TheLonesomeWest#4First performed in 1997, “The Lonesome West” is the third panel in a triptych of plays (it was preceded by “The Beauty Queen of Leenane” and “A Skull in Connemara”) that are set in Leenane, a village in West Ireland. The title is drawn from “The Playboy of the Western World,” in which John Millington Synge tells the tale of a young man who claims to have killed his father and is fêted for it. Something like that happens in “The Lonesome West,” and it’s played, as is Mr. McDonagh’s wont, for anarchic laughter. But the joke is on Ireland, which he portrays as a violent, desperate land full of frustrated men and women who feed on embroidered memories and long-cherished grudges. Here as in the rest of his work, Mr. McDonagh savages the stage-Irish sentimentality that is the curse of his heritage, and the results are as exhilarating as a hard, cold wind….
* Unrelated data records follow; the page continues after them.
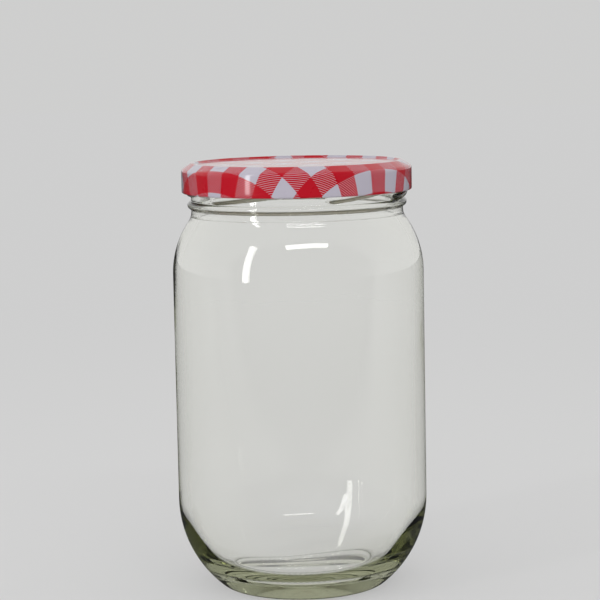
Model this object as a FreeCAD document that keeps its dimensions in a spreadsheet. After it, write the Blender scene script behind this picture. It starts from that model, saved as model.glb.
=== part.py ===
import FreeCAD, Part

# Storage jar: a round glass jar with ramps on its neck and a pressed sheet-metal twist-off lid.
#
# Millimetres, +Z up.  The origin is the middle of the ring that the jar stands on.
# Three pieces: the glass jar, the lid and the sealing ring between the lid and the rim.

import os
from math import atan2, cos, hypot, radians, sin, sqrt

import Sketcher
from FreeCAD import Placement, Rotation, Vector

SIZES = {
    # glass: base, wall and heel
    "jar_height": 157.5,  # table to rim
    "body_diameter": 93.4,
    "glass_wall": 3.2,
    "heel_curve": 41.7,  # radius of the long curve from the wall to the base
    "bearing_diameter": 56.6,  # outer edge of the flat ring that the jar stands on
    "bearing_width": 1.4,
    "bearing_round": 5.2,
    "push_up": 3.0,  # rise of the hollow under the base
    "floor_height": 9.0,  # table to the inside of the base
    "floor_corner": 14.0,  # radius of the inside curve from the floor up into the heel
    # glass: shoulder and neck
    "shoulder_curve": 33.5,
    "waist_curve": 6.5,  # hollow curve between the shoulder and the neck
    "neck_length": 16.3,  # straight neck, up to the rim
    "neck_diameter": 78.6,
    "neck_wall": 3.1,
    "rim_round": 1.1,
    "bead_drop": 13.9,  # rim to the middle of the bead
    "bead_rise": 1.35,  # how far the bead stands out of the neck
    "bead_round": 1.5,
    # ramps that the lugs of the lid slide under
    "ramp_count": 6,
    "ramp_turn": 21.5,  # direction of the middle of one ramp, from +X
    "ramp_drop": 8.5,  # rim to the middle of a ramp
    "ramp_lead": 28.3,  # rise of a ramp in one whole turn
    "ramp_rise": 1.7,  # how far a ramp stands out of the neck
    "ramp_round": 1.25,
    "ramp_reach": 27.0,  # angle from the middle of a ramp to where it starts to run out
    "run_out_curve": 10.0,
    "run_out_angle": 50.0,
    # lid
    "lid_height": 11.0,  # lower edge to crest
    "lid_sheet": 0.25,
    "lid_clearance": 0.3,  # ramps to the curl of the lid
    "curl_round": 0.7,
    "slope_height": 2.3,  # crest to the top of the skirt
    "skirt_corner": 1.2,
    "slope_width": 3.65,  # side of the skirt in to the crest
    "crest_corner": 0.9,
    "crest_width": 1.0,
    "panel_recess": 0.65,
    "panel_bevel": 0.5,
    "panel_corner": 0.4,
    "lug_height": 1.1,
    "lug_angle": 8.0,
    "lug_reach": 1.05,  # how far a lug goes under a ramp
    "lug_clearance": 0.1,  # lug to the ramp above it
    # sealing ring
    "seal_height": 0.7,
    "seal_width": 2.1,
}

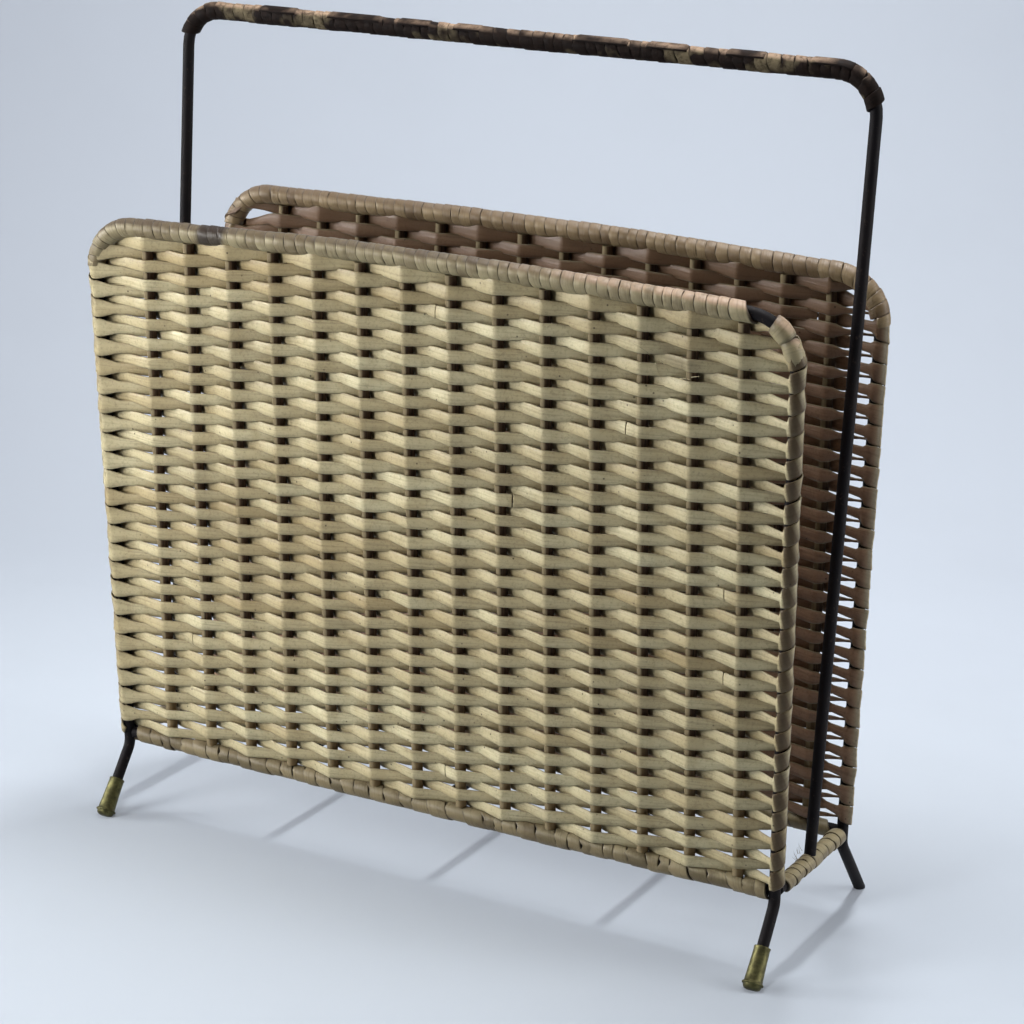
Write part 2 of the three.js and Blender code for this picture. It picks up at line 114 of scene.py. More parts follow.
class BasketSteelSettings(bpy.types.PropertyGroup):
    """Sizes and paint of the bent rod frame."""

    rod: length_prop("Rod", 6, "Diameter of every steel rod")
    panel_height: length_prop("Panel height", 293.5, "From the bottom rails up to the top rails")
    corner_radius: length_prop("Corner radius", 25, "Bend of the top corners, at the rod's middle")
    top_crown: length_prop("Top crown", 0.8, "How far the top rails rise over their middle")
    crown_width: length_prop("Crown width", 100, "Length of the raised middle of the top rails")
    crown_radius: length_prop("Crown radius", 600, "Soft bend at both ends of the raised middle")
    leg_bend_radius: length_prop("Leg bend", 10, "Bend where a post becomes a leg")
    leg_bend_drop: length_prop("Leg bend drop", 7, "How far the leg's bend lies below the rail")
    foot_width: length_prop("Foot width", 393, "Distance between the feet along the basket")
    foot_depth: length_prop("Foot depth", 141, "Distance between the feet across the basket")
    handle_height: length_prop("Handle height", 439.5, "Height of the handle's grip")
    handle_width: length_prop("Handle width", 389, "Length of the handle's top")
    handle_shift: length_prop("Handle shift", 10.5, "How far the handle leans to the right")
    handle_radius: length_prop("Handle bend", 20, "Bend of the handle's corners")
    paint: colour_prop("Paint", "110E10", "Black stoving enamel")
    bare: colour_prop("Bare steel", "2E2622", "Browned steel where the enamel has chipped")


class BasketWeaveSettings(bpy.types.PropertyGroup):
    """Counts, sizes and colours of the woven panels."""

    rows: IntProperty(name="Rows", default=53, description="Rows of weaver in a panel")
    stakes: IntProperty(name="Stakes", default=14, description="Upright stakes in a panel")
    stake: length_prop("Stake", 6, "Diameter of a stake")
    thickness: length_prop("Cane thickness", 1.3, "Thickness of the flat weaver")
    crest_height: length_prop("Crest height", 7, "Height of the weaver in front of a stake")
    inner_height: length_prop("Inner height", 8.3, "Height of the weaver behind a stake")
    crossing_height: length_prop("Crossing height", 6, "Height of the weaver between two stakes")
    left_turn: length_prop("Left turn", 10.3, "Height of the weaver round a left post")
    right_turn: length_prop("Right turn", 9.9, "Height of the weaver round a right post")
    straw: colour_prop("Straw", "CCC29C", "Peeled cane where it is clean")
    tan: colour_prop("Tan", "A8966E", "Cane where it has darkened")
    # This colour is laid both as real dirt and as painted shade in the hollows of the weave and under the top
    # rail
    dust_and_shade: colour_prop("Dust", "3E2C16", "Old dust and varnish in the hollows")
    inside: colour_prop("Inside", "886B54", "Browned cane on the inside of the basket")
    stake_colour: colour_prop("Stake colour", "54402D", "Brown stained stakes")


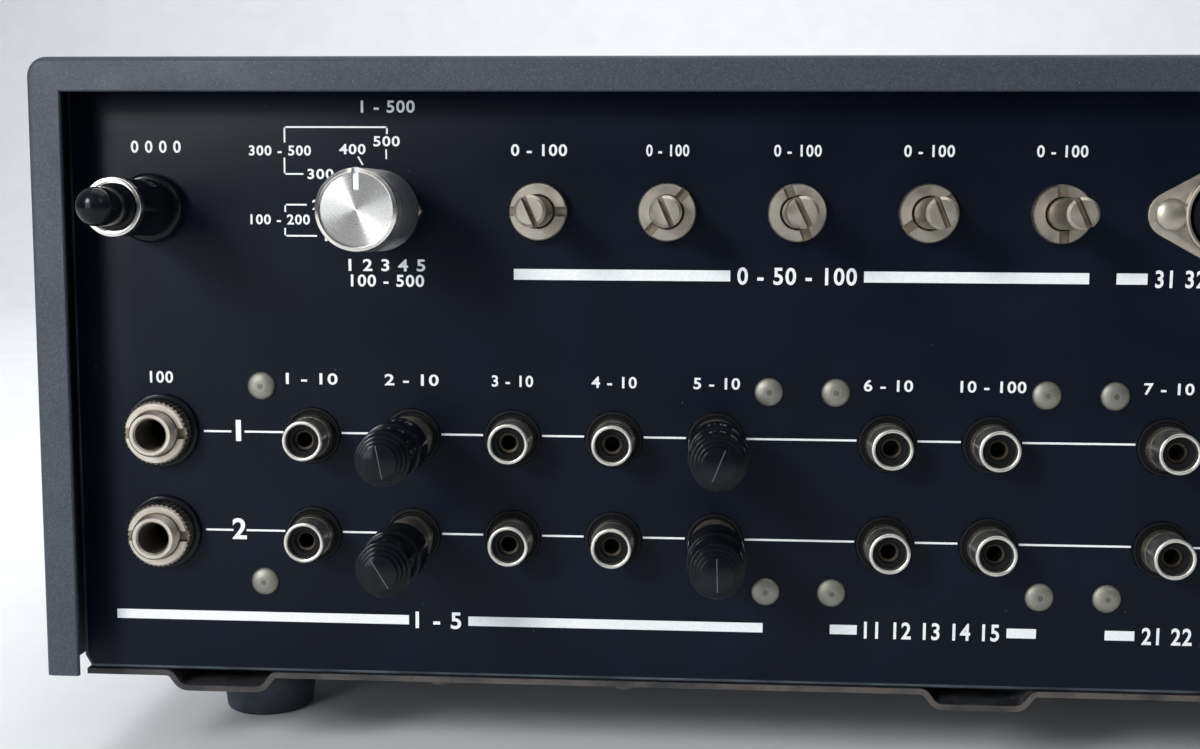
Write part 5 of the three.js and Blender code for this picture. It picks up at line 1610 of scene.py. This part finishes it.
for knobName, knobSettings in frontKnobs.items():
    makeFrontKnob(knobName, knobSettings)


facePrint = {
    "edge": 0.3 * mm,
    "lift": 0.03 * mm,
    "tickGap": 2.2 * mm,
    "tick": 1.8 * mm,
    "tickWidth": 0.35 * mm,
    "numberGap": 4.2 * mm,
    "numberHeight": 2.2 * mm,
    "leverNumberRise": 12.5 * mm,
    "leverNumberHeight": 2.4 * mm,
}


def dialWays(sweep, marks):
    # directions of a dial's marks, from straight up
    for i in range(marks):
        angle = math.radians(-sweep + 2 * sweep * i / (marks - 1))
        yield i, Vector((math.sin(angle), math.cos(angle)))


def makeFrontPanel():
    s = facePrint
    settle(dress("front_panel", brushedFace, s["edge"]), standsFor=["front_panel"])
    shape = newMesh()
    for name, knob in frontKnobs.items():
        low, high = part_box(f"{name}_knob")
        middle = (low + high) / 2
        reach = (high.x - low.x) / 2 + s["tickGap"]
        for i, way in dialWays(knob["sweep"], knob["marks"]):
            start = Vector((middle.x, middle.z)) + way * reach
            addStroke(shape, start, start + way * s["tick"], s["tickWidth"])
            if i % 2 == 0 or knob["marks"] < 7:
                spot = start + way * s["numberGap"]
                addLettering(shape, str(i), spot.x, spot.y, s["numberHeight"])
    row = centreOf("headphone_jack").z
    for name in ("power", "monitor", "filter"):
        x = centreOf(f"{name}_lever").x
        for text, rise in (("1", s["leverNumberRise"]), ("0", -s["leverNumberRise"])):
            addLettering(shape, text, x, row + rise, s["leverNumberHeight"])
    settlePrint("front_print", shape, markBlack, (0, faceY, 0), frontFacing, s["lift"])


makeFrontPanel()
makeQuarterJack("headphone", seatOn("headphone_jack", faceY), -1, phonesReach, "headphone_jack", [])
leverForm = {"edge": 0.7 * mm, "steps": 3}
for leverName in ("power", "monitor", "filter"):
    lever = dress(f"{leverName}_lever", satinAluminium, leverForm["edge"], leverForm["steps"])
    settle(lever, f"{leverName}_switch_arm", [f"{leverName}_lever"])
print("front controls made")


# Meters: cream dial with an arc of marks, black mask, needle and glass
meterMaker = {
    "window": (54 * mm, 34 * mm),
    "dialDepth": 8 * mm,
    "dialMargin": 2.1 * mm,
    "card": (0.3 * mm, 0.05 * mm),  # how far its back and its face stand out
    "pivotDrop": 11 * mm,
    "arc": 21 * mm,
    "arcSteps": 40,
    "sweep": 40,
    "marks": 11,
    "ticks": (2.4 * mm, 1.4 * mm),  # long and short
    "stroke": 0.3 * mm,
    "numberGap": 4.0 * mm,
    "numberHeight": 1.9 * mm,
    "lift": 0.35 * mm,
    "edge": 0.15 * mm,
    "glass": 1.2 * mm,
    "glassInset": 1.2 * mm,
    "glassGap": 0.3 * mm,
    "frame": 1.6 * mm,
    "frameGap": 0.2 * mm,
    "frameLift": 0.5 * mm,
}


def makeMeter(name):
    s = meterMaker
    middle, dialY = centreOf(name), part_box(name)[0].y + s["dialDepth"]
    pivot = Vector((middle.x, middle.z - s["pivotDrop"]))
    w, h = (size / 2 for size in s["window"])

    def plate(inset, near, far):
        inX, inZ = w - inset, h - inset
        return block((middle.x - inX, near, middle.z - inZ), (middle.x + inX, far, middle.z + inZ))

    refinish(name, dialCream)
    settle(dress(name, dialBlack, s["edge"]), standsFor=[name])
    back, face = s["card"]
    dial = plate(s["dialMargin"], dialY - back, dialY - face)
    settle(makeObject(f"{name}_dial", dial, [dialCream]))
    marks = newMesh()
    for i, way in dialWays(s["sweep"], s["marks"]):
        start = pivot + way * s["arc"]
        addStroke(marks, start, start + way * s["ticks"][i % 2], s["stroke"])
        if i % 2 == 0:
            spot = start + way * s["numberGap"]
            addLettering(marks, str(i), spot.x, spot.y, s["numberHeight"])
    points = [pivot + way * s["arc"] for i, way in dialWays(s["sweep"], s["arcSteps"] + 1)]
    for first, second in zip(points, points[1:]):
        addStroke(marks, first, second, s["stroke"])
    settlePrint(f"{name}_marks", marks, markBlack, (0, dialY, 0), frontFacing, s["lift"])
    refinish(f"{name}_needle", markBlack)
    front = faceY + s["glassInset"]
    pane = plate(s["glassGap"], front, front + s["glass"])
    settle(makeObject(f"{name}_glass", pane, [meterGlass]))
    mask, f, gap = newMesh(), s["frame"], s["frameGap"]
    addFrame(mask, middle, (2 * (w - f), 2 * (h - f)), f - gap, faceY - s["frameLift"], front, f - gap)
    settle(makeObject(f"{name}_bezel", mask, [dialBlack]))


for meterName in ("left_meter", "right_meter"):
    makeMeter(meterName)


faceScrews = {"inset": 8 * mm, "head": (2.8 * mm, 1.2 * mm, 0.7 * mm)}  # radius, height, slot


def makeFaceScrews():
    low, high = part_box("front_panel")
    inset = faceScrews["inset"]
    seats = [(x, faceY, z) for x in (low.x + inset, high.x - inset) for z in (low.z + inset, high.z - inset)]
    head = screwHead(*faceScrews["head"])
    head.transform(Matrix.Rotation(math.pi, 4, "Z"))
    settle(copyTo("face_screws", head, seats, satinAluminium, largestTurn=3.0, seed=4))


makeFaceScrews()
for node, finish in {
    "left_rail": plateSteel, "right_rail": plateSteel, "front_sub_panel": plateSteel,
    "control_board": circuitGreen, "main_board": circuitGreen, "power_transformer": coreIron,
}.items():
    refinish(node, finish)
print("meters and inside made")


# Stage: one pale sheet that curves up behind, plain soft lights, the photograph's camera
stageMaker = {
    "wide": 3.6,
    "near": 1.8,
    "far": -2.0,
    "bend": 0.6,
    "tall": 2.4,
    "color": (0.91, 0.92, 0.94),
    "clouded": 0.97,  # share of the colour in its darker clouds
    "clouds": 40 * mm,
    "bendSteps": 12,
    "dim": (0.3, 0.315, 0.34),  # the sheet falls into shade well in front of the sockets
    "dimStart": 0.22,
    "dimEnd": 0.8,
}
studio = {
    "horizon": (0.3, 0.32, 0.35),
    "zenith": (0.85, 0.9, 0.97),
    "skyReach": (0.1, 0.7),  # how high each of the two colours holds
    "turnReach": (-0.3, 0.6),
    "worldStrength": (0.55, 0.27),  # behind the unit, and behind the photographer
    "lamps": (  # name, place, aim, size, power, colour
        ("key", (0.86, 1.15, 0.66), (0.05, 0.1, 0.08), 0.32, 13.5, (1, 1, 1)),
        ("top", (0.0, -0.1, 1.6), (0, 0, 0), 1.6, 12.5, (1, 1, 1)),
        ("window", (0.82, 1.25, 0.25), (0.05, 0.1, 0.08), 0.5, 3.6, (0.9, 0.95, 1)),
        ("fill", (-0.6, 1.2, 0.95), (0.05, 0.1, 0.08), 0.5, 1.2, (1, 1, 1)),
        ("sweep", (0.0, -1.15, 1.8), (0, -2.0, 0.4), 1.2, 15.0, (1, 1, 1)),
    ),
}


def makeStage():
    s = stageMaker
    near, far, bend, wide = s["near"], s["far"], s["bend"], s["wide"]
    path = [(near, 0.0)] + arc((far + bend, bend), (bend, bend), 270, 180, s["bendSteps"]) + [(far, s["tall"])]
    shape = newMesh()
    rows = [[shape.verts.new((x, y, z)) for x in (-wide, wide)] for y, z in path]
    for first, second in zip(rows, rows[1:]):
        shape.faces.new([first[0], first[1], second[1], second[0]])
    finish = newFinish("pale_sheet", s["color"], 0.9)
    darker = [value * s["clouded"] for value in s["color"]]
    pale = tint(finish, grain(finish, s["clouds"], 3), darker, s["color"])
    apart = addNode(finish, "ShaderNodeSeparateXYZ")
    addLink(finish, placeOn(finish), apart.inputs[0])
    reach = (s["dimStart"], s["dimEnd"])
    away = remap(finish, apart.outputs["Y"], *reach, interpolation_type="SMOOTHSTEP")
    tintOver(finish, pale, away, s["dim"])
    makeObject("pale_floor", shape, [finish])


def addLamp(name, place, aim, size, power, color):
    lamp = bpy.data.lights.new(name, "AREA")
    lamp.size = size
    lamp.energy = power
    lamp.color = color
    holder = addObject(name, lamp)
    holder.location = place
    holder.rotation_euler = (Vector(aim) - Vector(place)).to_track_quat("-Z", "Y").to_euler()


def makeStudio():
    s = studio
    world = bpy.data.worlds.new("studio")
    world.use_nodes = True
    make, link = world.node_tree.nodes.new, world.node_tree.links.new
    background = world.node_tree.nodes["Background"]
    direction, apart = make("ShaderNodeTexCoord"), make("ShaderNodeSeparateXYZ")
    ramp = make("ShaderNodeValToRGB")
    fillRamp(ramp, s["skyReach"][0], s["horizon"], s["skyReach"][1], s["zenith"])
    strength = make("ShaderNodeMapRange")
    for label, value in zip(("From Min", "From Max", "To Min", "To Max"), s["turnReach"] + s["worldStrength"]):
        strength.inputs[label].default_value = value
    link(direction.outputs["Generated"], apart.inputs[0])
    link(apart.outputs["Z"], ramp.inputs["Fac"])
    link(apart.outputs["Y"], strength.inputs["Value"])
    link(ramp.outputs["Color"], background.inputs["Color"])
    link(strength.outputs["Result"], background.inputs["Strength"])
    bpy.context.scene.world = world
    for lamp in s["lamps"]:
        addLamp(*lamp)


photoCamera = {
    "place": (0.0601, rearY + 0.2907, 0.1172),
    "turn": (83.913, -0.308, -176.405),  # degrees about X, Y and Z
    "lens": 43.21,
    "sensor": 36,
    "clip": 0.01,
}


def makeCamera():
    s = photoCamera
    view = bpy.data.cameras.new("photo_camera")
    view.lens = s["lens"]
    view.sensor_width = s["sensor"]
    view.clip_start = s["clip"]
    holder = addObject("photo_camera", view)
    holder.location = s["place"]
    holder.rotation_euler = [math.radians(a) for a in s["turn"]]
    bpy.context.scene.camera = holder


makeStage()
makeStudio()
makeCamera()
bpy.context.scene.view_settings.view_transform = "Standard"
print("stage, lights and camera made")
“The Lonesome West” was first seen in the U.S. when Galway’s Druid Theatre Company brought the original production, staged by Garry Hynes, to Broadway in 1999. I missed it then (it ran for only 55 performances) and wish I hadn’t. Ms. Hynes’ Druid Theatre production of “The Cripple of Inishmaan,” which made it to New York’s Atlantic Theatre in 2008, proved that she has a profound understanding of Mr. McDonagh’s work. But this production, directed by Mark A. Rhea, the Keegan’s founder, leaves nothing whatsoever to be desired. It’s serious when it needs to be and funny the rest of the time…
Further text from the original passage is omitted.